Let us get a sense of this. The people who are known to be on the forefront of fighting for human rights in Canada and around the world, the trade union movement in Canada, are opposed to this. Trade union leaders, human rights activists and citizens and elected senators in Colombia do not want this to happen. The U.K. has pulled back from supporting Colombia. Norway has pulled back from its free trade agreement with Colombia because of human rights violations. The United States has stopped, at least for now. We do not know what the future holds, but for now it cannot get past the Democrats in Congress because of human rights violations.

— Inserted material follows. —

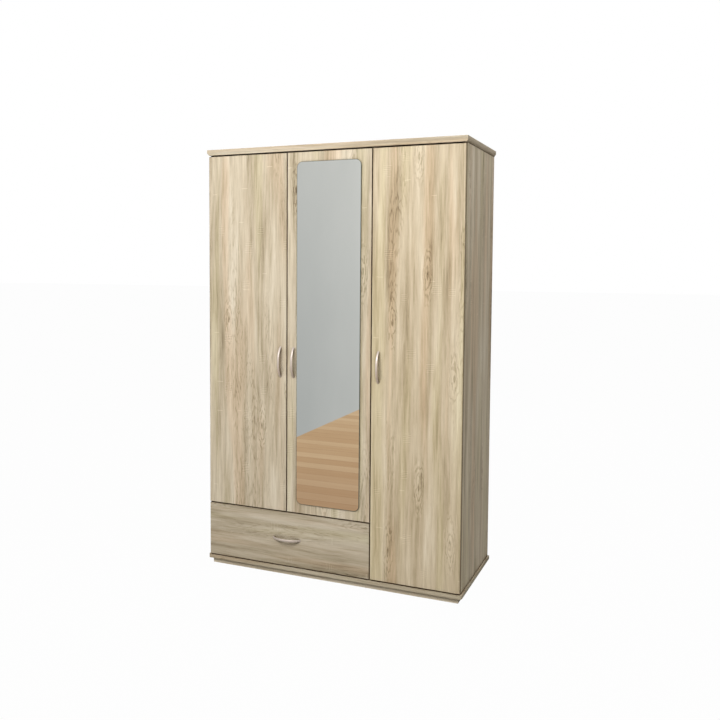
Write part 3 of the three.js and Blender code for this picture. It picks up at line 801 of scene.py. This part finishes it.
def add_screw(bm, place, axis, radius=0.0040, height=0.0016):
    """A pan-head screw with a cross-shaped recess, seen from outside along its axis."""
    turn = Vector((0, 0, 1)).rotation_difference(Vector(axis)).to_matrix()
    segments = 24
    profile = [
        (1.00, 0.00, 0.0), (1.00, 0.35, 0.0), (0.90, 0.72, 0.0), (0.68, 1.00, 0.0),
        (0.40, 1.00, 0.5), (0.30, 0.35, 0.5),
    ]
    rings = []
    for share, rise, lobes in profile:
        ring = []
        for i in range(segments):
            angle = 2 * math.pi * i / segments
            reach = share * radius * (1 + lobes * math.cos(4 * angle))
            point = Vector((reach * math.cos(angle), reach * math.sin(angle), rise * height))
            ring.append(Vector(place) + turn @ point)
        rings.append(ring)
    add_loft(bm, rings)


def add_box(bm, low, high, rounding):
    """A box between two corners, with rounded edges."""
    size = Vector(high) - Vector(low)
    centre = (Vector(high) + Vector(low)) / 2
    matrix = Matrix.Translation(centre) @ Matrix.Diagonal((*size, 1.0))
    made = bmesh.ops.create_cube(bm, size=1.0, matrix=matrix)
    edges = {edge for vert in made["verts"] for edge in vert.link_edges}
    bmesh.ops.bevel(bm, geom=list(edges), offset=rounding, segments=2, affect="EDGES", profile=0.6)


# ---- Handles ----
def make_handle(node_name, body, nickel):
    """A satin bow: an arched strap with soft edges that narrows a little towards its feet."""
    low, high = (Vector(corner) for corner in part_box(node_name))
    centre = (low + high) / 2
    size = high - low
    lies = size.x > size.z
    length, width = (size.x, size.z) if lies else (size.z, size.x)
    steps, sides = 56, 28
    reach = length / 2 - HANDLE_STRAP
    rise = size.y - HANDLE_STRAP / 2
    rings = []
    for step in range(steps + 1):
        t = -1 + 2 * step / steps
        slope = -HANDLE_ARCH_POWER * math.copysign(abs(t) ** (HANDLE_ARCH_POWER - 1), t)
        tangent = Vector((reach, rise * slope)).normalized()
        half_width = width / 2 * (1 - HANDLE_TAPER * abs(t) ** 3)
        ring = []
        for i in range(sides):
            angle = -2 * math.pi * i / sides
            sine, cosine = math.sin(angle), math.cos(angle)
            offset = HANDLE_STRAP / 2 * math.copysign(abs(sine) ** 0.8, sine)
            across = half_width * math.copysign(abs(cosine) ** 0.7, cosine)
            along = reach * t - tangent.y * offset
            out = rise * (1 - abs(t) ** HANDLE_ARCH_POWER) + tangent.x * offset
            if step in (0, steps):
                along -= out * tangent.x / tangent.y
                out = 0.0
            point = (along, -out, across) if lies else (across, -out, along)
            ring.append(Vector((centre.x, high.y, centre.z)) + Vector(point))
        rings.append(ring)
    bm = bmesh.new()
    add_loft(bm, rings)
    piece = to_object(node_name + "_bow", bm, [nickel], body, 60.0)
    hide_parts(node_name)


def handle_screw_places(node_name):
    low, high = (Vector(corner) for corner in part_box(node_name))
    centre = (low + high) / 2
    lies = high.x - low.x > high.z - low.z
    step = Vector((HANDLE_SCREW_SPACING / 2, 0, 0) if lies else (0, 0, HANDLE_SCREW_SPACING / 2))
    behind = Vector((centre.x, high.y + PART_GAP + BOARD, centre.z))
    return [behind - step, behind + step]


# ---- Mirror ----
def rounded_outline(width, height, radius, segments):
    points = []
    for sign_x, sign_z, turn in ((1, 1, 0.0), (-1, 1, 0.5), (-1, -1, 1.0), (1, -1, 1.5)):
        for i in range(segments + 1):
            angle = math.pi * (turn + 0.5 * i / segments)
            x = sign_x * (width / 2 - radius) + radius * math.cos(angle)
            z = sign_z * (height / 2 - radius) + radius * math.sin(angle)
            points.append((x, z))
    return points


def make_mirror():
    """The mirror plate with its ground edge and its faceted rim."""
    low, high = (Vector(corner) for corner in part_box("mirror_glass"))
    centre = (low + high) / 2
    width, height = high.x - low.x, high.z - low.z
    rings = []
    for inset, y in ((0.0, high.y), (0.0, low.y + MIRROR_BEVEL_DEPTH), (MIRROR_BEVEL, low.y)):
        outline = rounded_outline(width - 2 * inset, height - 2 * inset, MIRROR_CORNER - inset, 16)
        rings.append([Vector((centre.x + x, y, centre.z + z)) for x, z in outline])
    bm = bmesh.new()
    faces = add_loft(bm, rings)
    faces[-1].material_index = 1
    materials = [glass_edge_material(), mirror_material()]
    piece = to_object("mirror_plate", bm, materials, "mirror_door", 4.0)
    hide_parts("mirror_glass")


# ---- Hanging rail ----
def make_rail(chrome):
    """The oval tube of the hanging rail, with rounded ends of its wall."""
    low, high = (Vector(corner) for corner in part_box("hanging_rail"))
    centre = (low + high) / 2
    wall, lip, sides = 0.0012, 0.0004, 56

    def oval(x, inset):
        half_width = (high.y - low.y) / 2 - inset
        half_straight = (high.z - low.z) / 2 - (high.y - low.y) / 2
        ring = []
        for i in range(sides):
            angle = 2 * math.pi * (i + 0.5) / sides
            z = math.copysign(half_straight, math.sin(angle)) + half_width * math.sin(angle)
            ring.append(Vector((x, centre.y + half_width * math.cos(angle), centre.z + z)))
        return ring

    outer = [oval(low.x, lip), oval(low.x + lip, 0), oval(high.x - lip, 0), oval(high.x, lip)]
    inner = [oval(high.x, wall), oval(low.x, wall)]
    bm = bmesh.new()
    rows = [[bm.verts.new(point) for point in ring] for ring in outer + inner]
    for row, next_row in zip(rows, rows[1:] + rows[:1]):
        for i in range(sides):
            j = (i + 1) % sides
            bm.faces.new((row[i], row[j], next_row[j], next_row[i]))
    piece = to_object("hanging_rail_tube", bm, [chrome], "carcass", 50.0)
    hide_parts("hanging_rail")


# ---- Hinges ----
def hinge_side(door):
    """+1 where the door runs towards +X from its hinges."""
    return 1 if middle(door + "_hinge_cup_1").x < middle(door + "_door_panel").x else -1


def make_hinge_details(door, steel):
    """The links, pins, screws and adjusters of one door's three hinges."""
    body = door + "_door"
    side = hinge_side(door)
    link_low, link_high = (Vector(corner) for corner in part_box(door + "_hinge_link"))
    link_x = (link_low.x + link_high.x) / 2
    knuckle_y = link_low.y + KNUCKLE_RADIUS
    links, on_door, on_carcass = bmesh.new(), bmesh.new(), bmesh.new()
    for number in (1, 2, 3):
        cup_low, cup_high = (Vector(corner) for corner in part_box(f"{door}_hinge_cup_{number}"))
        arm_low, arm_high = (Vector(corner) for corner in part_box(f"{door}_hinge_arm_{number}"))
        z = (cup_low.z + cup_high.z) / 2
        if number != 2:
            half = (link_high.z - link_low.z) / 2
            end_radius = KNUCKLE_RADIUS - KNUCKLE_CHAMFER
            full_half = half - KNUCKLE_CHAMFER
            knuckle = [(end_radius, -half), (KNUCKLE_RADIUS, -full_half),
                       (KNUCKLE_RADIUS, full_half), (end_radius, half)]
            add_turned(links, knuckle, (link_x, knuckle_y, z), (0, 0, 1))
            bar_low = (link_x - LINK_THICKNESS / 2, knuckle_y, z - LINK_WIDTH / 2)
            bar_high = (link_x + LINK_THICKNESS / 2, link_high.y, z + LINK_WIDTH / 2)
            add_box(links, bar_low, bar_high, 0.0004)
        # Wing screws, on the flanges above and below the cup
        wing_y = BACK_OF_DOORS + PART_GAP + WING_THICKNESS
        for sign in (-1, 1):
            wing_z = z + sign * WING_SCREW_RISE
            add_screw(on_door, (link_x + side * 0.001, wing_y, wing_z), (0, 1, 0), 0.0038, 0.0006)
            # The riveted ends of the pin that holds the knuckle
            ear_z = z + sign * (LINK_WIDTH / 2 + RIVET_GAP)
            rivet = [(0.0017, 0.0), (0.0017, 0.0004), (0.0011, 0.0008)]
            add_turned(on_door, rivet, (link_x, knuckle_y, ear_z), (0, 0, sign), 14)
        # Plate screws and the two adjusters on the arm's web
        panel_x = arm_low.x if side > 0 else arm_high.x
        web_x = arm_high.x if side > 0 else arm_low.x
        for sign in (-1, 1):
            plate_x = panel_x + side * 0.002
            place = (plate_x, arm_high.y - PLATE_SCREW_PLACE, z + sign * PLATE_SCREW_RISE)
            add_screw(on_carcass, place, (side, 0, 0))
        for back_off in ADJUSTER_PLACES:
            place = (web_x, arm_high.y - back_off, z)
            add_screw(on_carcass, place, (side, 0, 0), 0.0036, 0.0010)
        # The cap on the arm's front part
        cap_x = sorted((web_x, web_x + side * CAP_THICKNESS))
        cap_low = (cap_x[0], arm_high.y - CAP_FRONT, z - CAP_HALF_HEIGHT)
        cap_high = (cap_x[1], arm_high.y - CAP_REAR, z + CAP_HALF_HEIGHT)
        add_box(on_carcass, cap_low, cap_high, 0.0002)
    for point in handle_screw_places(door + "_door_handle"):
        add_screw(on_door, point, (0, 1, 0), 0.0042, 0.0016)
    to_object(door + "_outer_links", links, [steel], door + "_links")
    to_object(door + "_door_screws", on_door, [steel], body)
    to_object(door + "_arm_screws", on_carcass, [steel], "carcass")


# ---- Shelf supports ----
def make_shelf_supports(steel, shadow):
    """Pins under the four shelves, and dark discs of painted shade for two rows of drilled holes on each
    side of the bay.
    """
    pins, hole_shades = bmesh.new(), bmesh.new()
    partition_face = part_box("centre_partition")[1].x
    panel_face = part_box("right_side_panel")[0].x
    shelf_low, shelf_high = (Vector(corner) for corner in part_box("shelf_1"))
    rows = (shelf_low.y + 0.040, shelf_high.y - 0.050)
    shelf_bottoms = [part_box(f"shelf_{number}")[0].z for number in (1, 2, 3, 4)]
    for face, direction in ((partition_face, 1), (panel_face, -1)):
        for y in rows:
            for bottom in shelf_bottoms:
                pin_z = bottom - PIN_RADIUS - 0.0002
                pin = [(PIN_COLLAR_RADIUS, 0.0), (PIN_COLLAR_RADIUS, 0.0008), (PIN_RADIUS, 0.0010),
                       (PIN_RADIUS, 0.0078), (PIN_RADIUS - 0.0006, 0.0086)]
                add_turned(pins, pin, (face, y, pin_z), (direction, 0, 0), 18)
                # A dark disc: painted shade where a hole is drilled
                hole = [(PIN_RADIUS, 0.0), (PIN_RADIUS, HOLE_DISC)]
                for step in range(-HOLES_EACH_WAY, HOLES_EACH_WAY + 1):
                    if step:
                        place = (face, y, pin_z + step * HOLE_PITCH)
                        add_turned(hole_shades, hole, place, (direction, 0, 0), 16)
    to_object("shelf_supports", pins, [steel], "carcass")
    to_object("shelf_pin_hole_shades", hole_shades, [shadow], "carcass")


# ---- Small fittings ----
def make_fittings(steel):
    """Screws of the rail sockets, of the runners and of the drawer's handle."""
    on_carcass, on_drawer = bmesh.new(), bmesh.new()
    for name, direction in (("rail_socket_left", 1), ("rail_socket_right", -1)):
        low, high = (Vector(corner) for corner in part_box(name))
        face = high.x if direction > 0 else low.x
        for z in (low.z + 0.0022, high.z - 0.0022):
            add_screw(on_carcass, (face, (low.y + high.y) / 2, z), (direction, 0, 0), 0.0018, 0.0006)
    for name, direction in (("drawer_runner_left", -1), ("drawer_runner_right", 1)):
        low, high = (Vector(corner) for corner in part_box(name))
        web = low.x + RUNNER_STEEL if direction > 0 else high.x - RUNNER_STEEL
        for back_off in RUNNER_SCREW_PLACES:
            place = (web, low.y + back_off, (low.z + high.z) / 2)
            add_screw(on_drawer, place, (direction, 0, 0), 0.0034, 0.0012)
    for point in handle_screw_places("drawer_handle"):
        add_screw(on_drawer, point, (0, 1, 0), 0.0042, 0.0016)
    to_object("rail_socket_screws", on_carcass, [steel], "carcass")
    to_object("drawer_screws", on_drawer, [steel], "drawer")


def main():
    make_camera()
    make_studio()
    finish_boards()
    brush = (900.0, 900.0, 60.0)
    nickel = metal_material("satin_nickel", srgb(220, 208, 198), 0.50, brush, 0.12, 0.52)
    steel = metal_material("hinge_steel", srgb(196, 198, 202), 0.26, (200.0, 700.0, 200.0))
    zinc = metal_material("runner_steel", srgb(178, 182, 186), 0.38, (90.0, 90.0, 400.0))
    chrome = metal_material("rail_chrome", srgb(220, 221, 224), 0.12, (20.0, 600.0, 600.0), 0.04)
    # Painted shade for the drilled holes
    shadow = plastic_material("drilled_hole_shade", srgb(52, 42, 30), 0.9)
    for name in NODES:
        if "runner" in name:
            paint(name, zinc, THIN_EDGE_ROUNDING)
        elif "hinge" in name or "socket" in name:
            paint(name, steel, THIN_EDGE_ROUNDING)
    make_mirror()
    make_rail(chrome)
    for door in ("left", "mirror", "right"):
        make_handle(door + "_door_handle", door + "_door", nickel)
        make_hinge_details(door, steel)
    make_handle("drawer_handle", "drawer", nickel)
    make_shelf_supports(steel, shadow)
    make_fittings(steel)


main()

Therefore, why are we doing this? It is hard not to think that, given the fact that the labour and environmental protections, and I use the word “protection” loosely, are in these side agreements. We know from our own experience in NAFTA that a side agreement does not have the same impact as being in the main agreement. That would be why we put it in a side agreement.
Again, I come back to this question. Who wants this? Who benefits? It would seem that there are a lot of multinational corporations, many of them Canadian-based. We lead in resource extraction. Over the next few decades, they stand to make an awful lot of money if they can get into Colombia and start getting at those resources, at best looking past the human rights violations, looking past the fact that narcotics is the key component of its economy. That is at best.
It would seem that the Conservatives are prepared to do their bidding. I do not see a whole lot of Canadians filling these chambers, demanding that the government proceed with this and that we stop opposing it. It is quite the contrary. A lot of Hamiltonians have told me how proud they are that we have stood up, delayed and done everything we can to stop this bill from being law, to stop this free trade agreement from taking effect.
It is wrong for the Colombians. It is wrong for Canadians. It is wrong for the government to continue pushing this through. We on this side of the House, representing the majority of Canadians, will continue to do everything we can to kill it completely.